Red Velvet Cream Filled Cupcakes

1/2 cup butter, softened
1 1/4 cup sugar
3 large eggs
1 1/2 cups all-purpose flour
1 1/2 tablespoons cocoa
1/8 tsp. baking soda
4 oz sour cream
1 tsp. vanilla extract
1 1 oz. bottle of red food coloring

Preheat the oven to 350 degrees. Beat the butter at medium speed with an electric mixer until creamy. Gradually add sugar, beating until light and fluffy. Add eggs, 1 at a time, beating just until blended after each addition.
Stir together flour, cocoa, and baking soda in another bowl.

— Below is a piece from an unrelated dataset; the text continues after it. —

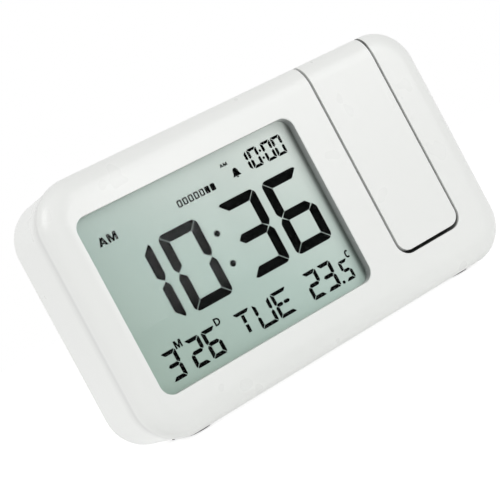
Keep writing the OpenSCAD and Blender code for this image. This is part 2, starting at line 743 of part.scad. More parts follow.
module battery_leads() color([0.7, 0.1, 0.1]) for (i = [0, cell_n - 1]) {
    x = tray_x1 + tray_wall;
    z = cell_axis(i);
    wire([[x, cell_y, z], [x + 3, cell_y, z], [x + 3, board_back, z]], lead_r);
}

module door_outline(grow) {
    over = door_over + grow - 0.2;
    round_rect((tray_x0 + tray_x1) / 2, (tray_z0 + tray_z1) / 2, tray_x1 - tray_x0 + 2 * over,
        tray_z1 - tray_z0 + 2 * over, door_r);
}

module battery_door() color(white) difference() {
    union() {
        along_y(door_y, y_rear) door_outline(-gap / 2);
        x = (tray_x0 + tray_x1 - latch_w) / 2;
        block(x, x + latch_w, door_y - latch_l, door_y + fit, tray_z1 - gap - latch_t, tray_z1 - gap);
    }
    translate([(tray_x0 + tray_x1) / 2, y_rear + notch_out, tray_z1 - notch_r]) rotate([0, 90, 0])
        cylinder(r = notch_r, h = notch_w, center = true);
}

// ---- controls ----

module snooze_bar() color(white) {
    translate([0, 0, z_top - bar_t]) linear_extrude(bar_t)
        round_rect(bar_x, bar_y, bar_l, bar_w, bar_w / 4 - gap);
    translate([0, 0, bar_flange_z]) linear_extrude(bar_flange_t) round_rect(bar_x, bar_y,
        bar_l + 2 * bar_flange_over, bar_w + 2 * bar_flange_over, bar_w / 4);
    stem_z = snooze_pin_z + bar_travel + fit;
    translate([bar_x, snooze_y, stem_z]) cylinder(r = 1.2, h = bar_flange_z - stem_z + 0.1);
}

// setting button number i, counted from the left seen from the front
module setting_button(i) {
    x = button_x0 + i * button_pitch;
    along_y(flange_y, button_y1) pill(x, panel_z, button_w, button_h);
    along_y(flange_y, flange_y + flange_t)
        pill(x, panel_z, button_w + 2 * flange_over, button_h + 2 * flange_over);
    rod_y(x, panel_z, 1.4, button_y0, flange_y + 0.1);
}

module button_mode() color(white) setting_button(0);
module button_alarm() color(white) setting_button(1);
module button_light() color(white) setting_button(2);
module button_up() color(white) setting_button(3);
module button_down() color(white) setting_button(4);

module projector_switch() color(dark) {
    along_y(flange_y, button_y1 - 0.5) pill(switch_x, panel_z, switch_w, switch_h);
    along_y(flange_y, flange_y + flange_t) round_rect(switch_x, panel_z, switch_w + 4, switch_h + 2.4, 0.5);
    for (dx = [-1, 0, 1])
        translate([switch_x + dx, button_y1 - 0.5, panel_z]) cube([0.4, 0.8, 1.6], center = true);
}

// ---- projector arm ----

// side view of the arm in Y and Z
module arm_profile() {
    edge = edge_points(edge_w, edge_d);
    polygon(concat([[hinge_y, arm_z], [y_front, arm_z]],
        [for (p = edge) [y_front + p[1], z_top - p[0]]], [[hinge_y, z_top]]));
    translate([hinge_y - cut, arm_z]) square([arm_back - hinge_y + cut, hinge_z - arm_z]);
    intersection() {
        translate([hinge_y, hinge_z]) circle(barrel_r);
        translate([hinge_y - cut, hinge_z - barrel_r]) square([cut + barrel_r, 2 * barrel_r]);
    }
}

module arm_front_cover() color(white) difference() {
    union() {
        difference() {
            intersection() {
                along_x(arm_x0, arm_x1) arm_profile();
                along_y(y_front - cut, well_back) arm_outline(0, 0, z_top + cut);
            }
            block(room_x0, room_x1, room_y, arm_back + cut, room_z0, plate_z1);
            block(room_x0, room_x1, room_y, hinge_y + barrel_in_r - 1, plate_z1 - cut, room_z1);
            rod_x(hinge_y, hinge_z, barrel_in_r, barrel_in_x0, barrel_in_x1);
            block(barrel_in_x0, barrel_in_x1, hinge_y - 3, hinge_y + 3, room_z1 - cut, hinge_z);
        }
        for (z = [focus_z - wheel_t / 2 - bearing_gap - bearing_t, focus_z + wheel_t / 2 + bearing_gap])
            block(room_x0 - cut, room_x1 + cut, room_y - cut, lens_y + bearing_y, z, z + bearing_t);
        for (x = [room_x0 + arm_boss_x, room_x1 - arm_boss_x])
            rod_y(x, arm_boss_z, arm_boss_r, room_y - cut, plate_y - run_gap);
    }
    optic(tube_r + run_gap, arm_z - cut, tube_z + tube_l + cut);
    rod_x(hinge_y, hinge_z, pin_r + run_gap, arm_x0 - cut, barrel_in_x0 + cut);
    rod_x(hinge_y, hinge_z, pin_r + run_gap, barrel_in_x1 - cut, arm_x1 + cut);
    for (x = [room_x0 + arm_boss_x, room_x1 - arm_boss_x])
        rod_y(x, arm_boss_z, arm_screw_r, room_y + 1, plate_y + cut);
}

module arm_back_cover() color(white) difference() {
    block(room_x0 + fit, room_x1 - fit, plate_y, arm_back, room_z0 + fit, plate_z1 - fit);
    block(arm_x - wheel_r + 1, arm_x + wheel_r - 1, plate_y - cut, arm_back + cut,
        focus_z - wheel_t / 2 - bearing_gap, focus_z + wheel_t / 2 + bearing_gap);
    for (x = [room_x0 + arm_boss_x, room_x1 - arm_boss_x]) {
        rod_y(x, arm_boss_z, arm_screw_r + fit, plate_y - cut, arm_back);
        rod_y(x, arm_boss_z, arm_head_r + 0.2, arm_seat, arm_back + cut);
    }
}

module arm_screws() color(steel) for (x = [room_x0 + arm_boss_x, room_x1 - arm_boss_x])
    screw(x, arm_boss_z, arm_seat + arm_head_h, room_y + 1.6, arm_screw_r, arm_head_r, arm_head_h);

module hinge_pins() color(steel) for (side = [-1, 1]) {
    wall_x = side < 0 ? slot_x0 - well_wall : slot_x1 + well_wall;
    tip_x = wall_x - side * (well_wall + arm_gap + pin_l);
    head_x = wall_x + side * pin_head_t;
    difference() {
        union() {
            rod_x(hinge_y, hinge_z, pin_r, min(wall_x, tip_x), max(wall_x, tip_x));
            rod_x(hinge_y, hinge_z, pin_head_r, min(wall_x, head_x), max(wall_x, head_x));
        }
        rod_x(hinge_y, hinge_z, pin_bore, min(head_x, tip_x) - cut, max(head_x, tip_x) + cut);
    }
}

module friction_washers() color(steel) for (x = [slot_x0 + fit, slot_x1 - fit - washer_t]) difference() {
    rod_x(hinge_y, hinge_z, washer_r, x, x + washer_t);
    rod_x(hinge_y, hinge_z, pin_r + run_gap, x - cut, x + washer_t + cut);
}

module projector_board() color(green) block(room_x0 + fit, room_x1 - fit, room_y + fit, plate_y - fit,
    pboard_z, pboard_z + pboard_t);

module projector_lamp() color([0.9, 0.3, 0.25]) {
    optic(lamp_r, lamp_z + lamp_r, pboard_z);
    optic(lamp_r + 0.4, pboard_z - 1, pboard_z);
    translate([arm_x, lens_y, lamp_z + lamp_r]) sphere(lamp_r);
}

module optics_holder() color(dark) difference() {
    block(arm_x - holder_w / 2, arm_x + holder_w / 2, room_y, plate_y - fit, holder_z, holder_z + holder_h);
    optic(holder_bore, holder_z + slide_t, holder_z + holder_h + cut);
    block(arm_x - slide_w / 2 - fit, arm_x + slide_w / 2 + fit, room_y - cut, plate_y, holder_z - cut,
        holder_z + slide_t);
}

module projection_slide() color([0.5, 0.55, 0.55]) block(arm_x - slide_w / 2, arm_x + slide_w / 2,
    room_y, plate_y - fit, holder_z, holder_z + slide_t);

// a lens of radius r, t thick at the rim and crowned by c on each side, lying on z
module lens(r, t, c, z) {
    share = [for (i = [0:8]) i / 8];
    back = [for (s = share) [r * s, c * (s * s - 1)]];
    face = [for (i = [8:-1:0]) [back[i][0], t - back[i][1]]];
    translate([arm_x, lens_y, z]) rotate_extrude() polygon(concat(back, face));
}

module condenser_lens() color([0.85, 0.92, 0.95, 0.5])
    lens(holder_bore, condenser_t, condenser_crown, condenser_z);

module projection_lens() color([0.85, 0.92, 0.95, 0.5])
    lens(tube_r - tube_wall, lens_t, lens_crown, tube_z + lens_inset);

module lens_tube() color(dark) difference() {
    optic(tube_r, tube_z, tube_z + tube_l);
    optic(tube_r - tube_wall, tube_z - cut, tube_z + tube_l + cut);
}

module focus_wheel() color(dark) difference() {
    optic(wheel_r, focus_z - wheel_t / 2, focus_z + wheel_t / 2);
    optic(tube_r + run_gap, focus_z - wheel_t / 2 - cut, focus_z + wheel_t / 2 + cut);
    for (a = [0:18:342]) translate([arm_x, lens_y, focus_z - wheel_t / 2 - cut]) rotate(a)
        translate([wheel_r, 0, 0]) cylinder(r = 0.35, h = wheel_t + 2 * cut, $fn = 16);
}

module arm_lead() color([0.7, 0.1, 0.1]) {
    x = arm_x0 + pin_l + 3;
    wire([[x, hinge_y, pboard_z + pboard_t], [x, hinge_y, hinge_z], [slot_x0 + 2, hinge_y, hinge_z]], lead_r);
}

module case_lead() color([0.7, 0.1, 0.1]) {
    x = slot_x0 - well_wall - pin_head_t;
    pad_x = window_x + window_w / 2 - 2;
    pad_z = window_z + window_h / 2 - 7;
    wire([[pad_x, board_back, pad_z], [pad_x, board_back + 3, pad_z], [pad_x + 3, board_back + 1, pad_z + 8],
        [x - 4, hinge_y, hinge_z], [slot_x0 + 1.5, hinge_y, hinge_z]], lead_r);
}

front_shell();
rear_shell();
window_pane();
display_glass();
display_segments();
display_frame();
light_guide();
backlight_lamps();
contact_strip();
main_board();
processor();
quartz_crystal();
capacitor();
temperature_sensor();
snooze_switch();
key_board();
key_switches();
switch_base();
key_ribbon();
sounder();
battery_cells();
contact_springs();
contact_plates();
battery_leads();
battery_door();
snooze_bar();
button_mode();
button_alarm();
button_light();
button_up();
button_down();
projector_switch();
arm_front_cover();
arm_back_cover();
hinge_pins();
friction_washers();
projector_board();
projector_lamp();
optics_holder();
condenser_lens();
projection_slide();
lens_tube();
projection_lens();
focus_wheel();
arm_lead();
case_lead();
case_screws();
board_screws();
key_screws();
arm_screws();
feet();
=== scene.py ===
import json
import math

import bmesh
import bpy
from mathutils import Matrix, Vector


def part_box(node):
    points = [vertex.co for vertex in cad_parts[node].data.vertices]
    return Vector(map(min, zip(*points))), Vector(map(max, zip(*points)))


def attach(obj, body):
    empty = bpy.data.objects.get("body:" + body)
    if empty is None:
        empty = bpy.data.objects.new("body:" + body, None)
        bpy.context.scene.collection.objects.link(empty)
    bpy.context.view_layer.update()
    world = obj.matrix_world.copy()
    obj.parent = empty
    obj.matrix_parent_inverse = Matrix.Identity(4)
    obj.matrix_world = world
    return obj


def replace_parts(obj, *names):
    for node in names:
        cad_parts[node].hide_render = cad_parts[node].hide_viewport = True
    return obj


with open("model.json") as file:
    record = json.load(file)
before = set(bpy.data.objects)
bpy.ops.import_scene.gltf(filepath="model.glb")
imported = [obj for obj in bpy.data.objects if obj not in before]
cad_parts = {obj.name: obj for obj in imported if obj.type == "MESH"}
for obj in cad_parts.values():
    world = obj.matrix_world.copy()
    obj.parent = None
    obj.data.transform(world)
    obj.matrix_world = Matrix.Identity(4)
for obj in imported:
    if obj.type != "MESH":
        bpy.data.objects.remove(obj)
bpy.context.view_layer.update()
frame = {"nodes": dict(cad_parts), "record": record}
NODES = frame["nodes"]
SCENE = bpy.context.scene
MM = 0.001


# ---- camera: the photograph's viewing angle; the picture itself is turned by 28 degrees ----

YAW, PITCH, TURN = math.radians(27.13), math.radians(-0.81), math.radians(28.2)
CAMERA_PLACE = (-0.20674, -0.38735, 0.04628)
CAMERA_LENS, CAMERA_SENSOR = 98.9, 36
CAMERA_CLIP = (0.01, 20)


def make_camera():
    forward = Vector((math.sin(YAW) * math.cos(PITCH), math.cos(YAW) * math.cos(PITCH), math.sin(PITCH)))
    level = Vector((math.cos(YAW), -math.sin(YAW), 0))
    upright = level.cross(forward)
    right = math.cos(TURN) * level - math.sin(TURN) * upright
    up = math.sin(TURN) * level + math.cos(TURN) * upright
    data = bpy.data.cameras.new("camera")
    data.lens, data.sensor_width = CAMERA_LENS, CAMERA_SENSOR
    data.clip_start, data.clip_end = CAMERA_CLIP
    camera = bpy.data.objects.new("camera", data)
    SCENE.collection.objects.link(camera)
    axes = Matrix((right, up, -forward)).transposed().to_4x4()
    camera.matrix_world = Matrix.Translation(CAMERA_PLACE) @ axes
    SCENE.camera = camera


make_camera()
SCENE.view_settings.view_transform = "Standard"


# ---- node helpers ----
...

Add to butter mixture alternately with the sour cream, beginning and ending with the flour mixture. Beat at low speed just until blended after each addition. Stir in vanilla; stir in red food coloring. Spoon batter into lined or greased cupcake pan, filling about 2/3 full.

Bake at 350 degrees for 18 to 20 minutes or until wooden pick inserted comes out clean. Remove cupcakes onto a wire cooling rack. Cool throughly.
Filling:

1 1/2 cups heavy whipping cream
sugar to taste

Whip the heavy whipping cream with a mixer until stiff peaks form. Add sugar to taste.

Using a decorator's bag and a long decorating tip (Joann's has these available with the cupcake supplies), fill the bag with the whipped cream. Insert the tip into the top of the cupcake about half way and squeeze the cream inside until the top moves up slightly. Cover with icing. Keep in the refridgerator.


"Cakes nourish much more than the body. They feed the soul."